The whole scheme may have a bit of a Gyro Gearloose feel to it, compared to, say, enacting an emergency seven-year moratorium on any private lawsuit or regulatory action to block or delay the drilling of new oil wells or construction of new refineries or coal-fired or nuclear power plants by private entrepreneurs willing to fund new energy development on their own.

But at least building new transmission lines to deliver power from wind farms and solar arrays -- precisely the kind of "1,000-megawatt green zones" Sen. Reid envisions -- should please the environmentalists. Right?

Think again.

In Southern California, San Diego Gas & Electric and several partners want to build the country's biggest renewable energy center, a massive solar, wind and geothermal complex in the California desert that would generate enough power for 750,000 homes. Delivering that power would require the construction of a $1.5 billion, 150-mile, high-voltage transmission line. Twenty-three miles of that line would cut through the Anza-Borrego Desert State Park.

Uh-oh. Not so fast, says the Center for Biological Diversity. "This transmission line will cross through some of the most scenic areas of San Diego," says the center's David Hogan. "It would just ruin it with giant, metal industrial power lines."

(Have the environmentalists ever seen a landscape that wasn't one of our "most scenic areas"? Will they identify any acreage as "a barren landscape better put to some productive industrial use"?)

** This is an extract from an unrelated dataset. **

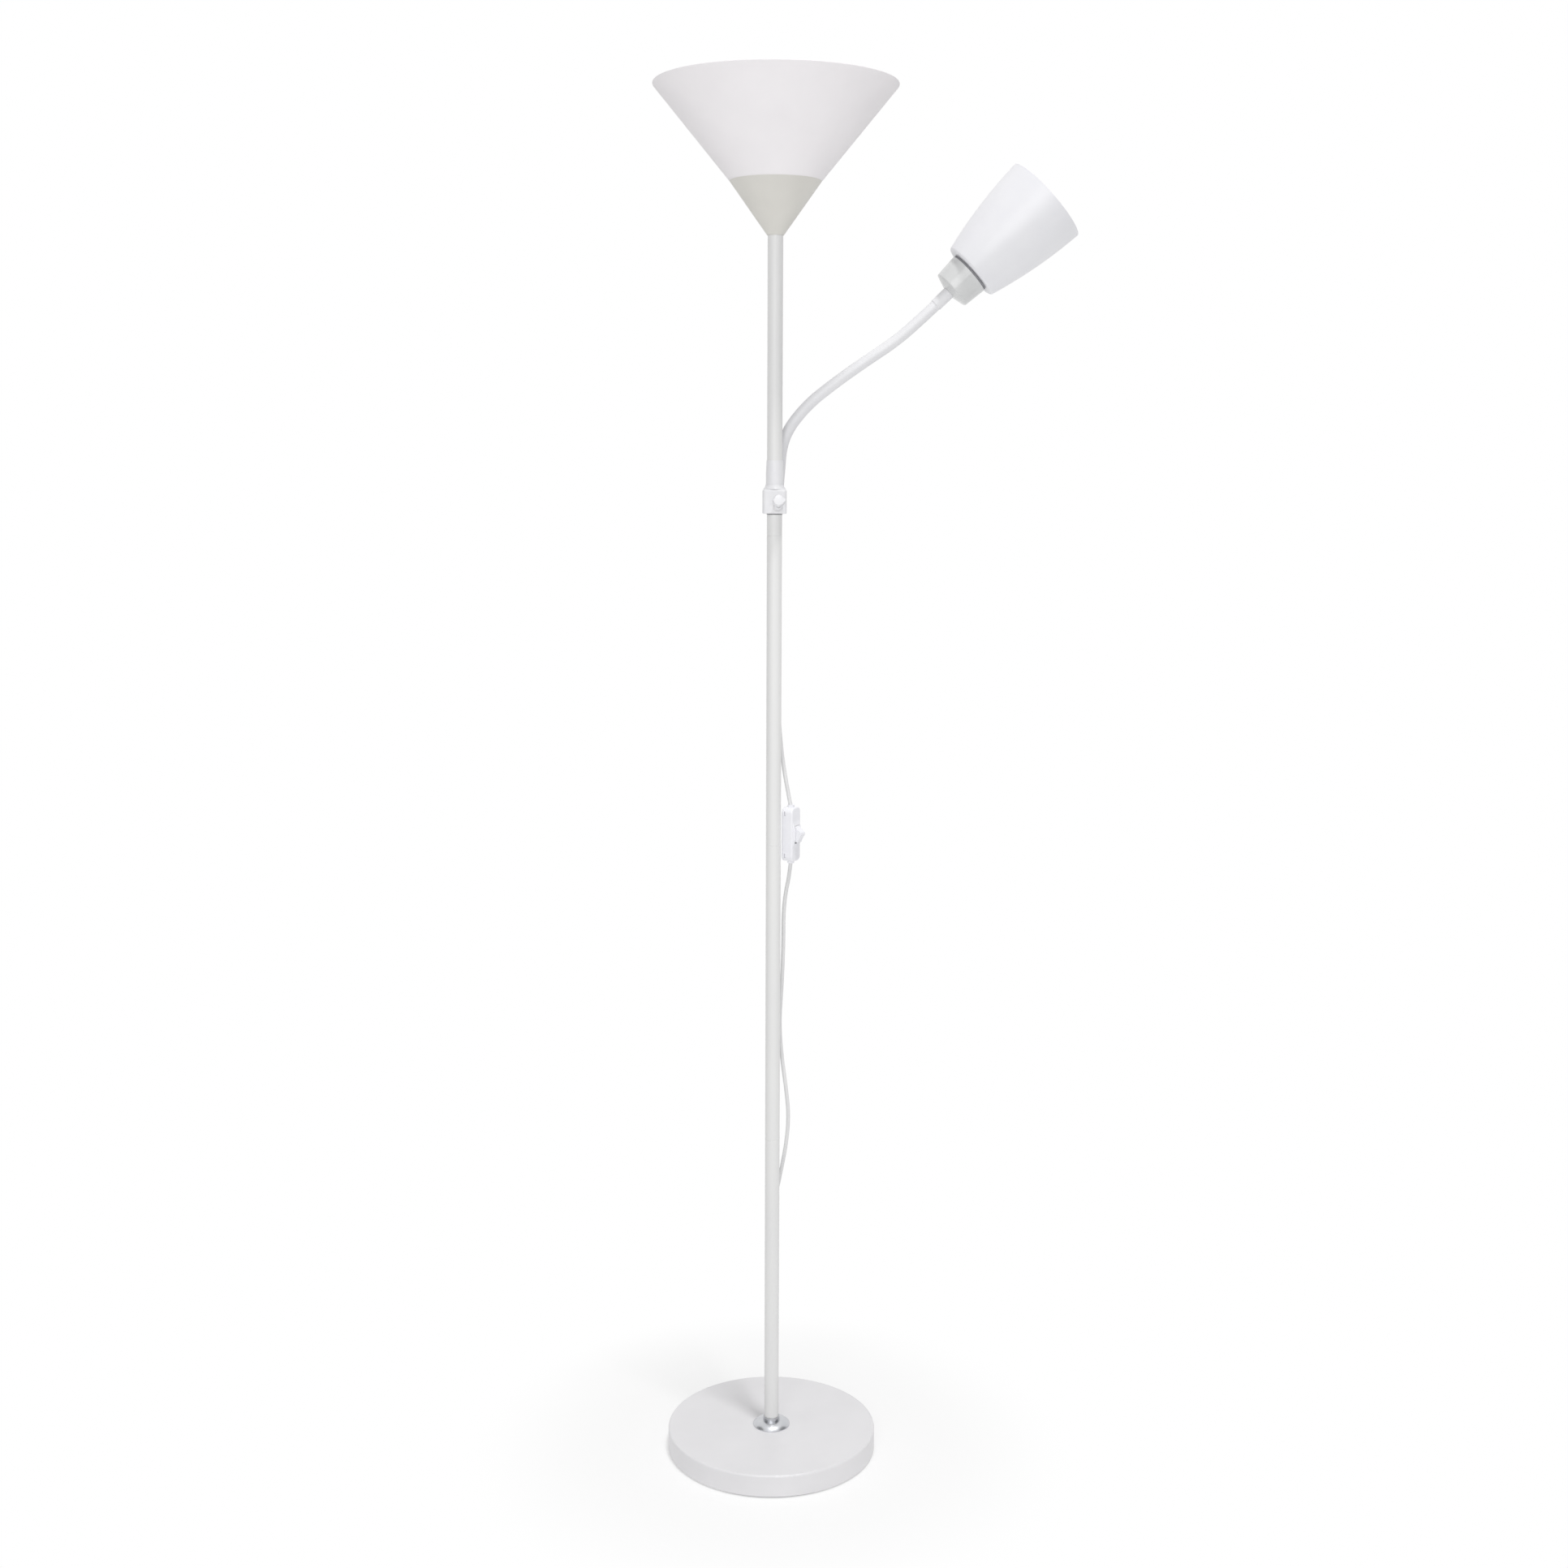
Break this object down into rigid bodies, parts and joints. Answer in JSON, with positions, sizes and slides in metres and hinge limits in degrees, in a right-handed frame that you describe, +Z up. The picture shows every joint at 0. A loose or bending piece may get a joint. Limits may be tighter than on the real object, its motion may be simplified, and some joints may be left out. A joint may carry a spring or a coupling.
{
  "type": "torchiere floor lamp",
  "caption": "Floor lamp with a round weighted base, slim pole, upward-facing translucent cone shade and a reading light on a flexible arm clamped to the pole.",
  "frame": {"origin": "centre of the round base, on the floor", "axes": "+Z up along the pole; +X towards the side that the reading light's arm leans to; -Y towards the front, where the clamp screw points"},
  "size_m": [0.5206, 0.2978, 1.76],
  "materials": {
    "white_base_paint": "smooth satin white stoved paint",
    "white_pole_paint": "smooth satin white stoved paint",
    "cast_iron": "rough cast, painted thinly in grey",
    "felt": "pressed grey felt",
    "zinc_steel": "zinc plated",
    "chrome": "bright chrome",
    "cup_paint": "satin warm grey paint",
    "shade_plastic": "matte translucent white, fine moulded texture",
    "holder_plastic": "satin white",
    "dark_plastic": "satin black",
    "ceramic": "glazed white",
    "brass": "bright drawn brass",
    "clamp_plastic": "white moulded nylon with a soft sheen",
    "sleeve_plastic": "smooth white soft sleeve",
    "reading_holder_plastic": "glossy light grey",
    "reading_shade_plastic": "glossy white",
    "switch_plastic": "glossy white, slightly cool",
    "lead_vinyl": "white vinyl, satin"
  },
  "bodies": {
    "root": {"base_pad": "felt", "base_weight": "cast_iron", "base_cover": "white_base_paint", "base_washer": "zinc_steel", "base_nut": "zinc_steel", "foot_nipple": "zinc_steel", "foot_plug": "zinc_steel", "base_collar": "chrome", "mains_gland": "clamp_plastic", "pole_lower": "white_pole_paint", "pole_mid_lower": "white_pole_paint", "pole_mid_upper": "white_pole_paint", "pole_upper": "white_pole_paint", "pole_couplers": "zinc_steel", "pole_top_plug": "zinc_steel", "main_nipple": "zinc_steel", "pole_lead": "lead_vinyl", "cup": "cup_paint", "cup_nut": "zinc_steel", "main_shade": "shade_plastic", "main_socket_cap": "holder_plastic", "main_socket_skirt": "holder_plastic", "main_socket_insert": "ceramic", "main_socket_shell": "brass", "main_socket_contact": "brass", "main_shade_ring": "holder_plastic", "cord_inlet": "clamp_plastic", "cord_upper": "lead_vinyl", "cord_lower": "lead_vinyl", "switch_base": "switch_plastic", "switch_cover": "switch_plastic", "switch_contacts": "brass"},
    "clamp_slider": {"clamp_bush": "clamp_plastic"},
    "clamp": {"clamp_block": "clamp_plastic", "lead_bush": "clamp_plastic", "gooseneck_stub": "sleeve_plastic"},
    "clamp_screw": {"clamp_stud": "brass", "clamp_wing": "clamp_plastic"},
    "rocker": {"switch_rocker": "switch_plastic"},
    "neck_1": {"gooseneck_link_1": "sleeve_plastic"},
    "neck_2": {"gooseneck_link_2": "sleeve_plastic"},
    "neck_3": {"gooseneck_link_3": "sleeve_plastic"},
    "neck_4": {"gooseneck_link_4": "sleeve_plastic"},
    "neck_5": {"gooseneck_link_5": "sleeve_plastic"},
    "head": {"gooseneck_link_6": "sleeve_plastic", "neck_ferrule": "sleeve_plastic", "holder_cover": "reading_holder_plastic", "holder_nut": "zinc_steel", "reading_nipple": "zinc_steel", "reading_socket_base": "holder_plastic", "reading_socket_skirt": "dark_plastic", "reading_socket_insert": "ceramic", "reading_socket_shell": "brass", "reading_socket_contact": "brass", "reading_shade_ring": "dark_plastic", "reading_shade": "reading_shade_plastic"}
  },
  "joints": [
    {"name": "clamp_slide", "type": "slide", "parent": "root", "child": "clamp_slider", "axis": [0, 0, 1], "range_m": [-0.12, 0.1], "deforming": ["cord_upper"]},
    {"name": "clamp_swivel", "type": "hinge", "parent": "clamp_slider", "child": "clamp", "pos_m": [0, 0, 1.2472], "axis": [0, 0, 1], "range_deg": [-120, 120]},
    {"name": "clamp_screw_turn", "type": "hinge", "parent": "clamp", "child": "clamp_screw", "pos_m": [0, 0, 1.2481], "axis": [0.1884, -0.8865, 0.4226], "range_deg": [0, 360]},
    {"name": "neck_bend_1", "type": "hinge", "parent": "clamp", "child": "neck_1", "pos_m": [0.00759, 0.0195, 1.31736], "axis": [0, 1, 0], "range_deg": [-15, 30]},
    {"name": "neck_bend_2", "type": "hinge", "parent": "neck_1", "child": "neck_2", "pos_m": [0.02377, 0.0195, 1.36032], "axis": [0.8028, 0, -0.5962], "range_deg": [-25, 25]},
    {"name": "neck_bend_3", "type": "hinge", "parent": "neck_2", "child": "neck_3", "pos_m": [0.05604, 0.0195, 1.39362], "axis": [0, 1, 0], "range_deg": [-15, 30]},
    {"name": "neck_bend_4", "type": "hinge", "parent": "neck_3", "child": "neck_4", "pos_m": [0.09332, 0.0195, 1.4214], "axis": [0.5736, 0, -0.8192], "range_deg": [-25, 25]},
    {"name": "neck_bend_5", "type": "hinge", "parent": "neck_4", "child": "neck_5", "pos_m": [0.1318, 0.0195, 1.4475], "axis": [0, 1, 0], "range_deg": [-15, 30]},
    {"name": "neck_bend_6", "type": "hinge", "parent": "neck_5", "child": "head", "pos_m": [0.16866, 0.0195, 1.47578], "axis": [0.6652, 0, -0.7466], "range_deg": [-25, 25]},
    {"name": "switch_rock", "type": "hinge", "parent": "root", "child": "rocker", "pos_m": [0.02925, 0.0051, 0.839], "axis": [0.5, 0.866, 0], "range_deg": [0, 20]}
  ]
}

It's not far-fetched to imagine these litigious environmentalists' objections to the San Diego plan could have a ripple effect, cooling the ardor of clean-energy startups and energy investors elsewhere to spend years and millions of dollars developing renewable proposals, only to face lawsuits and regulatory appeals from anti-capitalist extremists that could make it all but impossible to recoup investment costs, let alone turn a profit.

Which is it? Are we "goners," as Sen. Barack Obama says, facing thousands of species extinctions and death on the frying pan unless we launch a new Manhattan Project to develop non-fossil fuels? Or should we go to the mat defending our scenic mountain views from the "giant metal power lines" needed to bring our cities this new lifeblood of "green" power?

How does that all "pencil out" now, Sen. Reid?